Consequentemente, as autoras alertam que tal sobrecarga de informação pode cegar ao invés de informar ou formar. Por isso, dão grande destaque para diversas pesquisas sobre o efeito dessa configuração social principalmente em crianças e adolescentes que hoje também são consumidores ávidos por notícias e atribuem mais confiabilidade às redes sociais do que aos pais e professores.
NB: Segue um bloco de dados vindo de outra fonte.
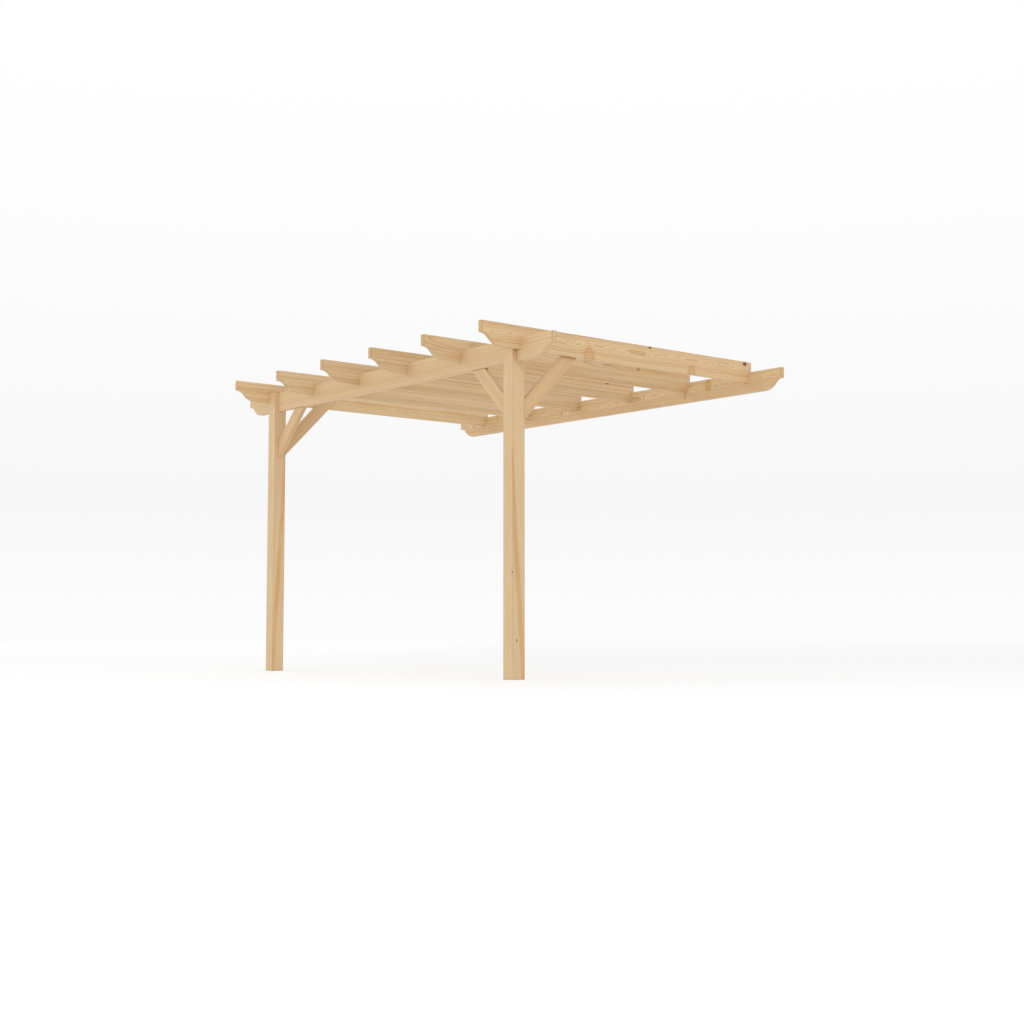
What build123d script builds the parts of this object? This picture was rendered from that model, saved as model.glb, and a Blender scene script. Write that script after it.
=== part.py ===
from build123d import *
from math import atan, degrees, sin
import os

# A wall-mounted garden pergola in planed softwood, in millimetres.
# X runs along the wall, Y runs from the front towards the wall, Z is up.
# The origin is the middle of the back face of the wall beam.

# Timber sections
timber_thickness = 34
timber_depth = 145
post_side = 95
arris_radius = 3

# Lengths and layout
rafter_length = 2400
rafter_count = 6
width_over_rafters = 3000
beam_overhang = 300
front_overhang = 300
post_length = 2100

# Shaped ends: a plumb face, a short shoulder, then a cove and a nose
end_face_height = 72.5
end_shoulder = 5
cove_run = 62
nose_run = 93

# Rafters and beams are halved into each other where they cross
rafter_notch_depth = 36.25
beam_notch_depth = 36.25

# Knee braces at 45 degrees. The drop is from the underside of the beam to
# the place where a brace's upper edge meets the post.
brace_width = 90
brace_drop = 230
rafter_brace_lap = 72.5

# Levels, measured from the middle of the beams
beam_top = timber_depth / 2
beam_bottom = -timber_depth / 2
ground_level = beam_top - post_length
rafter_bottom = beam_top - rafter_notch_depth - beam_notch_depth
rafter_top = rafter_bottom + timber_depth

# Places along and across
beam_length = width_over_rafters + 2 * beam_overhang
wall_beam_y = -timber_thickness / 2
front_beam_y = -rafter_length + front_overhang + timber_thickness / 2
outer_rafter_x = (width_over_rafters - timber_thickness) / 2
rafter_spacing = 2 * outer_rafter_x / (rafter_count - 1)
rafter_xs = [-outer_rafter_x + i * rafter_spacing for i in range(rafter_count)]
post_x = outer_rafter_x - timber_thickness / 2 - post_side / 2
rafter_brace_x = outer_rafter_x - timber_thickness

# The two arcs of an ogee start and end level, so they turn by the same angle
ogee_fall = timber_depth - end_face_height
ogee_slope = 2 * atan(ogee_fall / (cove_run + nose_run))
cove_radius = cove_run / sin(ogee_slope)
nose_radius = nose_run / sin(ogee_slope)


def shaped_end(corner, outward):
    """Draw a shaped end from its top corner down to the underside."""
    toe = corner + Vector(0, -end_face_height)
    Line(corner, toe)
    heel = toe + Vector(-outward * end_shoulder, 0)
    Line(toe, heel)
    turn = outward * degrees(ogee_slope)
    cove = JernArc(heel, (-outward, 0), cove_radius, turn)
    nose = JernArc(cove @ 1, cove % 1, nose_radius, -turn)
    return nose @ 1


def cross_beam(y):
    """A beam with two shaped ends, halved on top for every rafter."""
    with BuildPart() as beam:
        with BuildSketch(Plane.XZ.offset(-y)):
            with BuildLine():
                right_corner = Vector(beam_length / 2, beam_top)
                left_corner = Vector(-beam_length / 2, beam_top)
                right_toe = shaped_end(right_corner, 1)
                left_toe = shaped_end(left_corner, -1)
                Line(right_corner, left_corner)
                Line(right_toe, left_toe)
            make_face()
        extrude(amount=timber_thickness / 2, both=True)
        long_edges = beam.edges().filter_by(Axis.X)
        fillet(long_edges, arris_radius)
        with Locations([(x, y, beam_top) for x in rafter_xs]):
            Box(
                timber_thickness,
                timber_thickness,
                2 * beam_notch_depth,
                mode=Mode.SUBTRACT,
            )
    return beam.part


def rafter(x):
    """A rafter with a shaped front end, halved underneath over both beams."""
    with BuildPart() as stick:
        with BuildSketch(Plane.YZ.offset(x)):
            with BuildLine():
                front_corner = Vector(-rafter_length, rafter_top)
                rear_corner = Vector(0, rafter_top)
                rear_toe = Vector(0, rafter_bottom)
                front_toe = shaped_end(front_corner, -1)
                Line(front_corner, rear_corner)
                Line(rear_corner, rear_toe)
                Line(rear_toe, front_toe)
            make_face()
        extrude(amount=timber_thickness / 2, both=True)
        long_edges = stick.edges().filter_by(Axis.Y)
        fillet(long_edges, arris_radius)
        with Locations([(x, y, rafter_bottom) for y in (front_beam_y, wall_beam_y)]):
            Box(
                timber_thickness,
                timber_thickness,
                2 * rafter_notch_depth,
                mode=Mode.SUBTRACT,
            )
    return stick.part


def post(x):
    """A square post whose forked head holds the front beam."""
    with BuildPart() as upright:
        with BuildSketch(Plane.XY.offset(ground_level)):
            with Locations((x, front_beam_y)):
                RectangleRounded(post_side, post_side, arris_radius)
        extrude(amount=post_length)
        with Locations((x, front_beam_y, beam_top)):
            Box(
                post_side,
                timber_thickness,
                2 * timber_depth,
                mode=Mode.SUBTRACT,
            )
    return upright.part


def brace_outline(foot, direction, head_level):
    """Draw a 45 degree brace: a plumb foot against the post, a level head."""
    high_foot = Vector(foot, beam_bottom - brace_drop)
    low_foot = high_foot + Vector(0, -brace_width * 2**0.5)
    low_head = Vector(foot + direction * (head_level - low_foot.Y), head_level)
    high_head = Vector(foot + direction * (head_level - high_foot.Y), head_level)
    Polyline(low_foot, high_foot, high_head, low_head, close=True)


def beam_brace(side):
    """The brace between a post's inner face and the underside of the beam."""
    with BuildPart() as brace:
        with BuildSketch(Plane.XZ.offset(-front_beam_y)):
            with BuildLine():
                inner_face = side * (post_x - post_side / 2)
                brace_outline(inner_face, -side, beam_bottom)
            make_face()
        extrude(amount=timber_thickness / 2, both=True)
        long_edges = brace.edges().filter_by(Axis((0, 0, 0), (-side, 0, 1)))
        fillet(long_edges, arris_radius)
    return brace.part


def rafter_brace(side):
    """The brace from a post's rear face up the inner face of an end rafter."""
    with BuildPart() as brace:
        with BuildSketch(Plane.YZ.offset(side * rafter_brace_x)):
            with BuildLine():
                rear_face = front_beam_y + post_side / 2
                brace_outline(rear_face, 1, rafter_bottom + rafter_brace_lap)
            make_face()
        extrude(amount=timber_thickness / 2, both=True)
        long_edges = brace.edges().filter_by(Axis((0, 0, 0), (0, 1, 1)))
        fillet(long_edges, arris_radius)
    return brace.part


pieces = {
    "front_beam": cross_beam(front_beam_y),
    "wall_beam": cross_beam(wall_beam_y),
    "left_post": post(-post_x),
    "right_post": post(post_x),
    "left_beam_brace": beam_brace(-1),
    "right_beam_brace": beam_brace(1),
    "left_rafter_brace": rafter_brace(-1),
    "right_rafter_brace": rafter_brace(1),
}
for number, x in enumerate(rafter_xs, start=1):
    pieces[f"rafter_{number}"] = rafter(x)

os.makedirs("parts", exist_ok=True)
for name, piece in pieces.items():
    piece.label = name
    export_step(piece, f"parts/{name}.step")
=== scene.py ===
import math

import bpy
from mathutils import Matrix, Vector


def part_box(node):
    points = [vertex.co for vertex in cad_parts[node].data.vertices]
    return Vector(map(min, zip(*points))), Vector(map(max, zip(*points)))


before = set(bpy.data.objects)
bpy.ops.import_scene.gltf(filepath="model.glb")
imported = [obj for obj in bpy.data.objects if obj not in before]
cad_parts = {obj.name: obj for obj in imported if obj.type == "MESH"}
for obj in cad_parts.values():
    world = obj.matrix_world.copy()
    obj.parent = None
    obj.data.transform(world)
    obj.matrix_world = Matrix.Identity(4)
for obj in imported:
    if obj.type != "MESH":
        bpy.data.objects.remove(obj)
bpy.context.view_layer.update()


# Wall beam
# A planed softwood board on edge, fixed flat to the wall. Both ends are
# routed to an ogee, and its top edge is halved to take the rafters.
def feed(tree, item, inputs):
    """Give a node's inputs their values, or link sockets to them."""
    for name, value in inputs.items():
        if isinstance(value, bpy.types.NodeSocket):
            tree.links.new(value, item.inputs[name])
        else:
            item.inputs[name].default_value = value


def place(tree, kind, inputs, **settings):
    """Add a node, set it and feed it."""
    item = tree.nodes.new(kind)
    for key, value in settings.items():
        setattr(item, key, value)
    feed(tree, item, inputs)
    return item


def sums(tree, operation, *values):
    """One Math node, fed in order, and its result."""
    return place(tree, "ShaderNodeMath", dict(enumerate(values)), operation=operation).outputs[0]


def vectors(tree, operation, *values):
    """One Vector Math node, fed in order, and its vector."""
    return place(tree, "ShaderNodeVectorMath", dict(enumerate(values)), operation=operation).outputs[0]


def measured(tree, operation, *values):
    """One Vector Math node, fed in order, and its number."""
    item = place(tree, "ShaderNodeVectorMath", dict(enumerate(values)), operation=operation)
    return item.outputs["Value"]


def scaled(tree, vector, factor):
    """A vector or colour times a number."""
    return place(tree, "ShaderNodeVectorMath", {0: vector, "Scale": factor}, operation="SCALE").outputs[0]


def split(tree, vector):
    """The three numbers of a vector."""
    return place(tree, "ShaderNodeSeparateXYZ", {0: vector}).outputs


def joined(tree, x, y, z):
    """A vector made of three numbers."""
    return place(tree, "ShaderNodeCombineXYZ", {0: x, 1: y, 2: z}).outputs[0]


def smooth(tree, value, low, high, out_low=0.0, out_high=1.0):
    """A soft step from low to high."""
    inputs = {"Value": value, "From Min": low, "From Max": high, "To Min": out_low, "To Max": out_high}
    return place(tree, "ShaderNodeMapRange", inputs, interpolation_type="SMOOTHSTEP").outputs[0]


def stained(tree, factor, colour, stain, mode="MIX"):
    """A colour laid over another by a mask."""
    inputs = {0: factor, 6: colour, 7: stain}
    return place(tree, "ShaderNodeMix", inputs, data_type="RGBA", blend_type=mode).outputs[2]


def shades(tree, value, stops):
    """Greys along a value that starts at 0. Each stop is the value and its grey."""
    farthest = stops[-1][0]
    ramp = place(tree, "ShaderNodeValToRGB", {"Fac": sums(tree, "DIVIDE", value, farthest)})
    first, last = ramp.color_ramp.elements
    for stop, (at, grey) in ((first, stops[0]), (last, stops[-1])):
        stop.position, stop.color = at / farthest, (grey, grey, grey, 1.0)
    for at, grey in stops[1:-1]:
        ramp.color_ramp.elements.new(at / farthest).color = (grey, grey, grey, 1.0)
    return ramp.outputs[0]


def clouds(tree, point, along, across, seed, detail=2.0, roughness=0.5):
    """Noise about zero, in cycles per metre along and across the grain."""
    spread = vectors(tree, "MULTIPLY_ADD", point, (along, across, across), seed)
    inputs = {"Vector": spread, "Scale": 1.0, "Detail": detail, "Roughness": roughness}
    noise = place(tree, "ShaderNodeTexNoise", inputs).outputs[0]
    return sums(tree, "SUBTRACT", noise, 0.5)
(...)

Paralelamente a isso, as pesquisadoras deixam evidente que o jornalismo hoje vive uma crise de credibilidade e, ao mesmo tempo, concorre com as notícias que podem ser e são produzidas e divulgadas pelo cidadão comum por redes sociais virtuais – o que democratiza a comunicação em geral e a denúncia independente, mas também abre espaço para a propagação exponencial de boatos, que aliás já resultaram até em mortes.

Nesse contexto, a parte mais rica do artigo é a compilação crítica de diversas ações práticas de alfabetização midiática no Brasil e no mundo, variando a abrangência, o agente responsável e inclui concursos, campanhas, cursos de formação de multiplicadores, cursos de produção jornalística, cursos de graduação em pedagogia e letras que incluem a alfabetização midiática, sensibilizações para a leitura crítica das mídias, softwares de identificação de fake news, softwares que evidenciam diferenças de linha editorial e ideológica e etc.:

  • Brasil:
    • O Colégio Stokler – diversos projetos;
    • A Secretaria Estadual de Educação do Estado de São Paulo criou o projeto Imprensa Jovem;
    • O jornal A Tarde promove o concurso “Jovens Jornalistas: Um Buraco na Imprensa”;
    • Associação Nacional dos Jornais;
    • O jornal Correio Lageano em parceria com estudantes em Maratona do Conhecimento;
    • O jornal Gazeta do Povo criou cursos MOOC para professores;
    • O jornal O Joca é uma publicação on-line e impressa para jovens e crianças;
    • A agência Lupa lançou um programa com o Canal Futura e com o Google;
    • A ONG Repórter Brasil e o Facebook financiaram o curso online Vaza Falsiane (testei, recomendo);
    • O Instituto Palavra Aberta em parceria com a Nova Escola e também com a UNESCO.
  • Reino Unido:
    • Os jornais The Times e The Sunday Times em parceria com as escolas;
    • O grupo de comunicação BBC em parceria com 700 escolas e faculdades – com destaque para a BBC News, a BBC Academy, a BBC Childrens e a BBC Sport, que criaram o School Report;
    • O Center for Argument Technology da University of Dundee, juntamente com a BBC Radio, o BBC School Report e os responsáveis pelo software Moral Maze desenvolveram juntos o software Evidence Toolkit, que utiliza Inteligência Artificial;
    • A Dundee University desenvolveu o software Taster.
  • EUA:
    • O programa PBS NewsHour Student Reporting Labs, em parceria com professores e a emissora pública americana, que conecta alunos à PBS local;
    • O American Press Institute, em parceria com a World Association of Newspapers and News Publishers, reúne 130 projetos para crianças e adolescentes em 40 países;
    • O jornal The New York Times criou o programa Learning Network;
    • O jornal The Washington Post criou o programa Newspaper in Education.
  • Outros países:
    • Argentina: Press Freedom Day;
    • França: Semana Nacional de Notícias e Mídia de 2016 – Journal des Enfants;
    • Finlândia: Ilta Sanomat e os principais jovens blogueiros e estrelas do YouTube – “#Kupla”;
    • Espanha: O jornal El País programa El País de los Estudiantes.

Além desse aporte fundamental do atual estado da arte da alfabetização midiática ou “media literacy”, as autoras concluem as perspectivas de crescimento do problema nos próximos anos e os seus desdobramentos, bem como as muitas possibilidades de ação educomunicativa – embora não usem esse termo. Adorei o artigo!